* START Data *

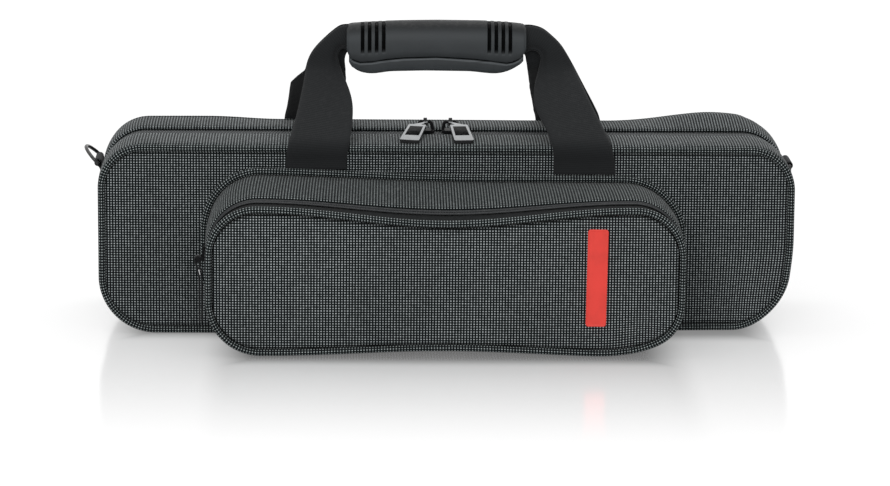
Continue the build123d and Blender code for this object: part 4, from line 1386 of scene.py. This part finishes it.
# ---------------------------------------------------------------- floor, light and camera
def floor():
    """A pale floor that the camera sees as white, with the object's shadow and a faint, soft reflection.

    Other rays see a plain pale floor. The reflection fades to the front and back and is stronger where the
    case and its pocket stand. The white glow grows with distance, so that the floor has no horizon.
    """
    mesh = bpy.data.meshes.new("floor")
    far, z = 30, -0.0002
    mesh.from_pydata([(-far, -far, z), (far, -far, z), (far, far, z), (-far, far, z)], [], [(0, 1, 2, 3)])
    mat = bpy.data.materials.new("pale floor")
    mat.use_nodes = True
    nodes = mat.node_tree.nodes
    nodes.remove(nodes["Principled BSDF"])
    g = Graph(mat.node_tree)
    x, y, _ = g.split(g.node("TexCoord").outputs["Object"])
    glow = g.shader("Emission", Strength=g.line(g.ramp(g.far(x, y), 0.8, 2.4), 0.56, 0.4))
    lit = g.node("AddShader")
    g.fill(lit.inputs, (g.shader("BsdfDiffuse", Color=(0.72, 0.72, 0.72, 1)), glow))
    x = g.math("ABSOLUTE", x)
    share = g.line(g.ramp(x, 0.152, 0.132), 0.28, 0.14)
    share = g.mul(share, g.math("POWER", g.ramp(g.math("ABSOLUTE", y), 0.40, 0.10), 1.3))
    near = 0.0
    for half_wide, half_deep, middle in ((0.185, 0.048, 0.0), (0.118, 0.032, 0.081)):
        before = g.sub(g.math("ABSOLUTE", g.add(y, middle)), half_deep)
        outside = g.math("MAXIMUM", g.sub(x, half_wide), before)
        near = g.math("MAXIMUM", near, g.ramp(outside, 0.026, 0.0))
    share = g.add(share, g.mul(0.30, g.math("POWER", near, 1.6)))
    seen = g.blend(share, lit.outputs[0], g.shader("BsdfGlossy", Roughness=0.14, Color=(1, 1, 1, 1)))
    unseen = g.shader("BsdfDiffuse", Color=(0.8, 0.8, 0.8, 1))
    surface = g.blend(g.node("LightPath").outputs["Is Camera Ray"], unseen, seen)
    g.link(surface, nodes["Material Output"].inputs["Surface"])
    mesh.materials.append(mat)
    add_object("floor", mesh)


def lamp(name, size, place_at, aim, power):
    """A soft rectangular lamp that faces a point."""
    data = bpy.data.lights.new(name, "AREA")
    data.shape = "RECTANGLE"
    data.size, data.size_y = size
    data.energy = power
    obj = add_object(name, data)
    obj.location = place_at
    obj.rotation_euler = Vector(np.subtract(aim, place_at)).to_track_quat("-Z", "Y").to_euler()


def studio():
    """A white world: full white to the eye and in gloss, dimmer as light."""
    world = bpy.data.worlds.new("studio")
    bpy.context.scene.world = world
    world.use_nodes = True
    g = Graph(world.node_tree)
    ray = g.node("LightPath").outputs
    seen = g.math("MAXIMUM", ray["Is Glossy Ray"], ray["Is Transmission Ray"])
    seen = g.math("MAXIMUM", ray["Is Camera Ray"], seen)
    back = world.node_tree.nodes["Background"].inputs
    g.fill(back, {"Color": (1, 1, 1, 1), "Strength": g.line(seen, 0.42, 0.58)})


def camera():
    """The viewing position: 2.4 m in front, 12 degrees down, a little turned and rolled."""
    wide, focal, sensor = 890.0, 3795.0, 36.0  # width and focal length in pixels, sensor in mm
    pitch, roll, yaw = math.radians(12.26), math.radians(0.59), math.radians(-1.72)
    turn = np.array([[math.cos(yaw), -math.sin(yaw), 0], [math.sin(yaw), math.cos(yaw), 0], [0, 0, 1]])
    at = turn @ np.array([0.4, -2361.2, 560.5]) * MM
    ahead = turn @ np.array([0, math.cos(pitch), -math.sin(pitch)])
    up = turn @ np.array([0, math.sin(pitch), math.cos(pitch)])
    right = turn @ np.array([1.0, 0, 0])
    right, up = math.cos(roll) * right + math.sin(roll) * up, math.cos(roll) * up - math.sin(roll) * right
    data = bpy.data.cameras.new("camera")
    data.sensor_width = sensor
    data.sensor_fit = "HORIZONTAL"
    data.lens = focal / wide * sensor
    obj = add_object("camera", data)
    obj.matrix_world = Matrix([*zip(right, up, -ahead, at), (0, 0, 0, 1)])
    bpy.context.scene.camera = obj


floor()
lamp("top", (3.0, 1.6), (-0.3, 0.5, 2.4), (0, 0, 0), 16.0)
lamp("front", (3.0, 1.4), (-0.6, -3.4, 1.3), (0, 0, 0.05), 40.0)
studio()
camera()
bpy.context.scene.view_settings.view_transform = "Standard"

* END Data *

Output all of the data again, exactly.

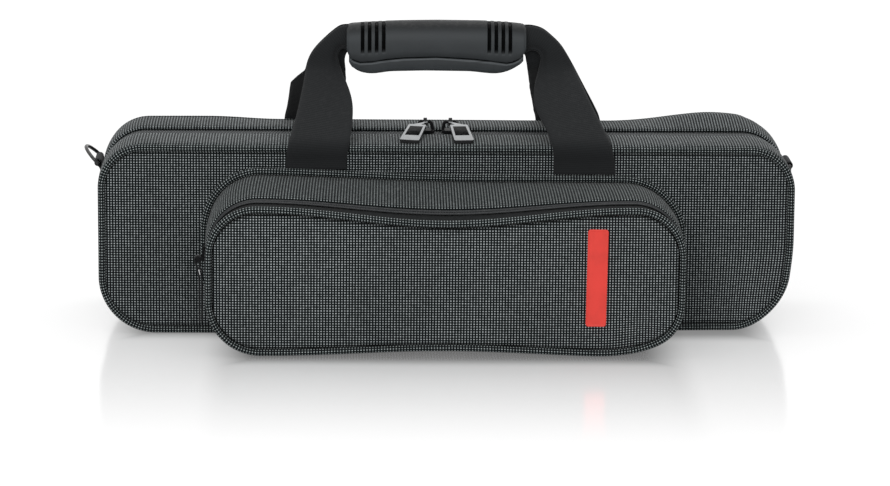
Continue the build123d and Blender code for this object: part 4, from line 1386 of scene.py. This part finishes it.
# ---------------------------------------------------------------- floor, light and camera
def floor():
    """A pale floor that the camera sees as white, with the object's shadow and a faint, soft reflection.

    Other rays see a plain pale floor. The reflection fades to the front and back and is stronger where the
    case and its pocket stand. The white glow grows with distance, so that the floor has no horizon.
    """
    mesh = bpy.data.meshes.new("floor")
    far, z = 30, -0.0002
    mesh.from_pydata([(-far, -far, z), (far, -far, z), (far, far, z), (-far, far, z)], [], [(0, 1, 2, 3)])
    mat = bpy.data.materials.new("pale floor")
    mat.use_nodes = True
    nodes = mat.node_tree.nodes
    nodes.remove(nodes["Principled BSDF"])
    g = Graph(mat.node_tree)
    x, y, _ = g.split(g.node("TexCoord").outputs["Object"])
    glow = g.shader("Emission", Strength=g.line(g.ramp(g.far(x, y), 0.8, 2.4), 0.56, 0.4))
    lit = g.node("AddShader")
    g.fill(lit.inputs, (g.shader("BsdfDiffuse", Color=(0.72, 0.72, 0.72, 1)), glow))
    x = g.math("ABSOLUTE", x)
    share = g.line(g.ramp(x, 0.152, 0.132), 0.28, 0.14)
    share = g.mul(share, g.math("POWER", g.ramp(g.math("ABSOLUTE", y), 0.40, 0.10), 1.3))
    near = 0.0
    for half_wide, half_deep, middle in ((0.185, 0.048, 0.0), (0.118, 0.032, 0.081)):
        before = g.sub(g.math("ABSOLUTE", g.add(y, middle)), half_deep)
        outside = g.math("MAXIMUM", g.sub(x, half_wide), before)
        near = g.math("MAXIMUM", near, g.ramp(outside, 0.026, 0.0))
    share = g.add(share, g.mul(0.30, g.math("POWER", near, 1.6)))
    seen = g.blend(share, lit.outputs[0], g.shader("BsdfGlossy", Roughness=0.14, Color=(1, 1, 1, 1)))
    unseen = g.shader("BsdfDiffuse", Color=(0.8, 0.8, 0.8, 1))
    surface = g.blend(g.node("LightPath").outputs["Is Camera Ray"], unseen, seen)
    g.link(surface, nodes["Material Output"].inputs["Surface"])
    mesh.materials.append(mat)
    add_object("floor", mesh)


def lamp(name, size, place_at, aim, power):
    """A soft rectangular lamp that faces a point."""
    data = bpy.data.lights.new(name, "AREA")
    data.shape = "RECTANGLE"
    data.size, data.size_y = size
    data.energy = power
    obj = add_object(name, data)
    obj.location = place_at
    obj.rotation_euler = Vector(np.subtract(aim, place_at)).to_track_quat("-Z", "Y").to_euler()


def studio():
    """A white world: full white to the eye and in gloss, dimmer as light."""
    world = bpy.data.worlds.new("studio")
    bpy.context.scene.world = world
    world.use_nodes = True
    g = Graph(world.node_tree)
    ray = g.node("LightPath").outputs
    seen = g.math("MAXIMUM", ray["Is Glossy Ray"], ray["Is Transmission Ray"])
    seen = g.math("MAXIMUM", ray["Is Camera Ray"], seen)
    back = world.node_tree.nodes["Background"].inputs
    g.fill(back, {"Color": (1, 1, 1, 1), "Strength": g.line(seen, 0.42, 0.58)})


def camera():
    """The viewing position: 2.4 m in front, 12 degrees down, a little turned and rolled."""
    wide, focal, sensor = 890.0, 3795.0, 36.0  # width and focal length in pixels, sensor in mm
    pitch, roll, yaw = math.radians(12.26), math.radians(0.59), math.radians(-1.72)
    turn = np.array([[math.cos(yaw), -math.sin(yaw), 0], [math.sin(yaw), math.cos(yaw), 0], [0, 0, 1]])
    at = turn @ np.array([0.4, -2361.2, 560.5]) * MM
    ahead = turn @ np.array([0, math.cos(pitch), -math.sin(pitch)])
    up = turn @ np.array([0, math.sin(pitch), math.cos(pitch)])
    right = turn @ np.array([1.0, 0, 0])
    right, up = math.cos(roll) * right + math.sin(roll) * up, math.cos(roll) * up - math.sin(roll) * right
    data = bpy.data.cameras.new("camera")
    data.sensor_width = sensor
    data.sensor_fit = "HORIZONTAL"
    data.lens = focal / wide * sensor
    obj = add_object("camera", data)
    obj.matrix_world = Matrix([*zip(right, up, -ahead, at), (0, 0, 0, 1)])
    bpy.context.scene.camera = obj


floor()
lamp("top", (3.0, 1.6), (-0.3, 0.5, 2.4), (0, 0, 0), 16.0)
lamp("front", (3.0, 1.4), (-0.6, -3.4, 1.3), (0, 0, 0.05), 40.0)
studio()
camera()
bpy.context.scene.view_settings.view_transform = "Standard"